[START DATA FOR PROCESSING]

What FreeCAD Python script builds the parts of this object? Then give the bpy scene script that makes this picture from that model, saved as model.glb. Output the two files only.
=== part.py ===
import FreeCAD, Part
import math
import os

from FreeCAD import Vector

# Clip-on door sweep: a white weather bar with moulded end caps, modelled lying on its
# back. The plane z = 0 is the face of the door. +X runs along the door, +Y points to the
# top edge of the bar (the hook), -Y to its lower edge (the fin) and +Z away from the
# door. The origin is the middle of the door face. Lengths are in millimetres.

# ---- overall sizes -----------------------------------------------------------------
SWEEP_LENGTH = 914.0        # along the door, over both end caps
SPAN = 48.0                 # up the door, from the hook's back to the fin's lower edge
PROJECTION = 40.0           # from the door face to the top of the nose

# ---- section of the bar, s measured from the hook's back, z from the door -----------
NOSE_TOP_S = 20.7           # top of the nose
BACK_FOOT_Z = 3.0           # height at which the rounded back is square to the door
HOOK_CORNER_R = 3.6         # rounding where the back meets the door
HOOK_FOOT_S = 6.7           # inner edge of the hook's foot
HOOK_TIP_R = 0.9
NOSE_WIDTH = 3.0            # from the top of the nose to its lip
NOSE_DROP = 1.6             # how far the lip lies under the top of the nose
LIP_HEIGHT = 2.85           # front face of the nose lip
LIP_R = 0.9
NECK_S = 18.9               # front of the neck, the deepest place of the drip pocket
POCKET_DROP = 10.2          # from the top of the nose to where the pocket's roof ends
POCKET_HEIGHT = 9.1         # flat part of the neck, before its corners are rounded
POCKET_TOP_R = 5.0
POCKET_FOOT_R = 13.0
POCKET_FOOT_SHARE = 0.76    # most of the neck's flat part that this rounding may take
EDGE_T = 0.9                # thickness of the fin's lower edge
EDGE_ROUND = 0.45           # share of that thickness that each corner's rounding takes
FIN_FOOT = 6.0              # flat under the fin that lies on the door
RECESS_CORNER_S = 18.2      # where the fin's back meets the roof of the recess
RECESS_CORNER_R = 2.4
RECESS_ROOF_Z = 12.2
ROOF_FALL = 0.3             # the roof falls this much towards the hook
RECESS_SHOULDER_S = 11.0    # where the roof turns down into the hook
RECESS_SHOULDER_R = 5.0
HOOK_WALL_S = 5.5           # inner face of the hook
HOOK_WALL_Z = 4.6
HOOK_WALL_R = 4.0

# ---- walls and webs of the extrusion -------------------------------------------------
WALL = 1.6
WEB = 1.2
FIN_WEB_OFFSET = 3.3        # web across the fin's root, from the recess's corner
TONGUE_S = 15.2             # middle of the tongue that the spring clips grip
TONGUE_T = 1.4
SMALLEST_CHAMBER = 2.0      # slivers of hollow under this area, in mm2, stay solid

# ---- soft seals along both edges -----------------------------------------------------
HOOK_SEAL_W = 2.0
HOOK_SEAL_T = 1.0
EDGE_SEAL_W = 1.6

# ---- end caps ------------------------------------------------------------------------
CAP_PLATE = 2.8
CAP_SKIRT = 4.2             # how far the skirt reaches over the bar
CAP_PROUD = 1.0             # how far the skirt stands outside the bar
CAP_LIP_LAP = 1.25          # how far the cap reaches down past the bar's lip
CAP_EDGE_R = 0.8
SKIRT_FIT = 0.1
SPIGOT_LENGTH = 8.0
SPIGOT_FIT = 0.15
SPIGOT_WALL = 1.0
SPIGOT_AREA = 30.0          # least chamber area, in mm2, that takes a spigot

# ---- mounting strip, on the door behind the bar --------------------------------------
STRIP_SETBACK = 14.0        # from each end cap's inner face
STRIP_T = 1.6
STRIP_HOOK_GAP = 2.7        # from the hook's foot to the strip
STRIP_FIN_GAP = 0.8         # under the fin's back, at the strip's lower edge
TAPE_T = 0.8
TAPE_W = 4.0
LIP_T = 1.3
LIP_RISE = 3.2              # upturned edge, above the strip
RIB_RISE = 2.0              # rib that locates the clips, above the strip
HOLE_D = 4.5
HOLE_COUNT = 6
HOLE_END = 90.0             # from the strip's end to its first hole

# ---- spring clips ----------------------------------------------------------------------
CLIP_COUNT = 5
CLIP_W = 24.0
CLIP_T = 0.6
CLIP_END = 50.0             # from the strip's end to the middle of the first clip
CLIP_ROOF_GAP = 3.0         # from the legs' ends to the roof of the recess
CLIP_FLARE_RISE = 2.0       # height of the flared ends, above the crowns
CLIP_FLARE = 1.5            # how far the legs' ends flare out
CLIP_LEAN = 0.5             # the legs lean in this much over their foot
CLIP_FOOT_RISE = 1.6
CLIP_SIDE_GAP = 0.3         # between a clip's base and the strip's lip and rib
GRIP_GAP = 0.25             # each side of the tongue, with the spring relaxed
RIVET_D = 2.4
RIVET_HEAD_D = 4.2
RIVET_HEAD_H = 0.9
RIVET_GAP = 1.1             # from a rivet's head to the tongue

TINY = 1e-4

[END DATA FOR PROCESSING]
[START DATA FOR PROCESSING]

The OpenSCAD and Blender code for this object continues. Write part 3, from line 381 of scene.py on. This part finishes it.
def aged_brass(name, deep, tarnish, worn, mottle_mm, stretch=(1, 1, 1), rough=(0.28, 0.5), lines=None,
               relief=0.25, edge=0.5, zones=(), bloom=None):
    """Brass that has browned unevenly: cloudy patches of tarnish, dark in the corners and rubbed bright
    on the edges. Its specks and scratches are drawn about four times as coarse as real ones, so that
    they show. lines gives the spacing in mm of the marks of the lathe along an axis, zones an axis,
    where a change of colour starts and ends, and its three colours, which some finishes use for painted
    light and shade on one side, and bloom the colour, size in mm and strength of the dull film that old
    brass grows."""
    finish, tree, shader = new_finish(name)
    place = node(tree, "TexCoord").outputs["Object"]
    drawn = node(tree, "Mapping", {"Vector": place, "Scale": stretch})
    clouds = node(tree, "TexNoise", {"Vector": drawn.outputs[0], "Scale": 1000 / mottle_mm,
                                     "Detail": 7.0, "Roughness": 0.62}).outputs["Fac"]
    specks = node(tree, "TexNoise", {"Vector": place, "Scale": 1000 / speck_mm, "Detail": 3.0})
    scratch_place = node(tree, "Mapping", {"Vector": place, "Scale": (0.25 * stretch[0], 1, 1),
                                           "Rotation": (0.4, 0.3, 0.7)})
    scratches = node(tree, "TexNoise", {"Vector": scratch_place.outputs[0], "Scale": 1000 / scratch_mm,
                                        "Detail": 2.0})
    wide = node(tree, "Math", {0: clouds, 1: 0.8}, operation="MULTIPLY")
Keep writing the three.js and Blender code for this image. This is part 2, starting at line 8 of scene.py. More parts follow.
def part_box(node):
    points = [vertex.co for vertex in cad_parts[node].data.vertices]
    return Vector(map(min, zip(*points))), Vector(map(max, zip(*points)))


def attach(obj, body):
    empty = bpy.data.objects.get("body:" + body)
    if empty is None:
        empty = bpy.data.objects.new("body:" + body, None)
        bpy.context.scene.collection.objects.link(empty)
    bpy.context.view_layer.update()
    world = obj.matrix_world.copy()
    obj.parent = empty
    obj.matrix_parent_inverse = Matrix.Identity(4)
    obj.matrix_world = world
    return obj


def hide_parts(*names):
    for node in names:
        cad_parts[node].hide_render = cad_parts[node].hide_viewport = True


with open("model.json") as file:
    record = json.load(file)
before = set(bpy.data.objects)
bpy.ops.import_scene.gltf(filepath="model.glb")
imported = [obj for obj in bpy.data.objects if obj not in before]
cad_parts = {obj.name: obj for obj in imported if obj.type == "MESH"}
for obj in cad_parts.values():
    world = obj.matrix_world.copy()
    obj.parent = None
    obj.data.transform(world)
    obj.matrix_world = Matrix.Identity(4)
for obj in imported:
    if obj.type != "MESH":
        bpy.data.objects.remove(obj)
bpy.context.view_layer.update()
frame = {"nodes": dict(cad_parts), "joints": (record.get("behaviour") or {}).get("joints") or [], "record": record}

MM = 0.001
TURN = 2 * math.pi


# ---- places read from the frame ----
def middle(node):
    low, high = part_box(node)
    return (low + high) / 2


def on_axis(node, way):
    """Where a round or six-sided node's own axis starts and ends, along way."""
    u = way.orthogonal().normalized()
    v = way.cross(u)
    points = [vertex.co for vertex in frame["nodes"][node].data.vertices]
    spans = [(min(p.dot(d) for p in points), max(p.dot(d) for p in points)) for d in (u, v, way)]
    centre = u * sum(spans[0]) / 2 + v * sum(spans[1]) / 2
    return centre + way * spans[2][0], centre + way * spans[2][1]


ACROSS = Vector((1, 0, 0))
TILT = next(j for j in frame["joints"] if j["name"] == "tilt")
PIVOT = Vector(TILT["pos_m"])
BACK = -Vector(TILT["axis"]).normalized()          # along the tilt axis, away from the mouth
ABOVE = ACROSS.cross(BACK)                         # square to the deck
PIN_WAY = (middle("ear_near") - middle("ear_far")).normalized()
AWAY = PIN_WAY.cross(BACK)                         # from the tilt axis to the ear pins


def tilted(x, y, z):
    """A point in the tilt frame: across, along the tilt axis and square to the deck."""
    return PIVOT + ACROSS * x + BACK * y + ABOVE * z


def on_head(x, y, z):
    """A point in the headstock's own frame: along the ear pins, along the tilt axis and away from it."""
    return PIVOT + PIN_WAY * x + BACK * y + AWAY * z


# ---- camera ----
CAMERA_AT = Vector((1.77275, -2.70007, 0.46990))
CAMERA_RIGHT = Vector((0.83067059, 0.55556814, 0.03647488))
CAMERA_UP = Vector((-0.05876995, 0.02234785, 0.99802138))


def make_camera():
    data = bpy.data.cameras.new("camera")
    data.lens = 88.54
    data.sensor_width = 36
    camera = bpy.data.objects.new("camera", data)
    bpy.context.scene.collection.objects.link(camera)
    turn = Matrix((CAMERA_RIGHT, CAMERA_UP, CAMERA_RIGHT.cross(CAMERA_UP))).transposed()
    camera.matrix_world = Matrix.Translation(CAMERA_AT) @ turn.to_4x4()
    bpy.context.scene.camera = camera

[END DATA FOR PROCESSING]

▶ [WORK TO DO] Repeat these lines exactly and nothing more: the one containing "What FreeCAD Python", the one containing "PROJECTION = 40.0", and all the lines between.

▶ [TASK OUTPUT]
What FreeCAD Python script builds the parts of this object? Then give the bpy scene script that makes this picture from that model, saved as model.glb. Output the two files only.
=== part.py ===
import FreeCAD, Part
import math
import os

from FreeCAD import Vector

# Clip-on door sweep: a white weather bar with moulded end caps, modelled lying on its
# back. The plane z = 0 is the face of the door. +X runs along the door, +Y points to the
# top edge of the bar (the hook), -Y to its lower edge (the fin) and +Z away from the
# door. The origin is the middle of the door face. Lengths are in millimetres.

# ---- overall sizes -----------------------------------------------------------------
SWEEP_LENGTH = 914.0        # along the door, over both end caps
SPAN = 48.0                 # up the door, from the hook's back to the fin's lower edge
PROJECTION = 40.0           # from the door face to the top of the nose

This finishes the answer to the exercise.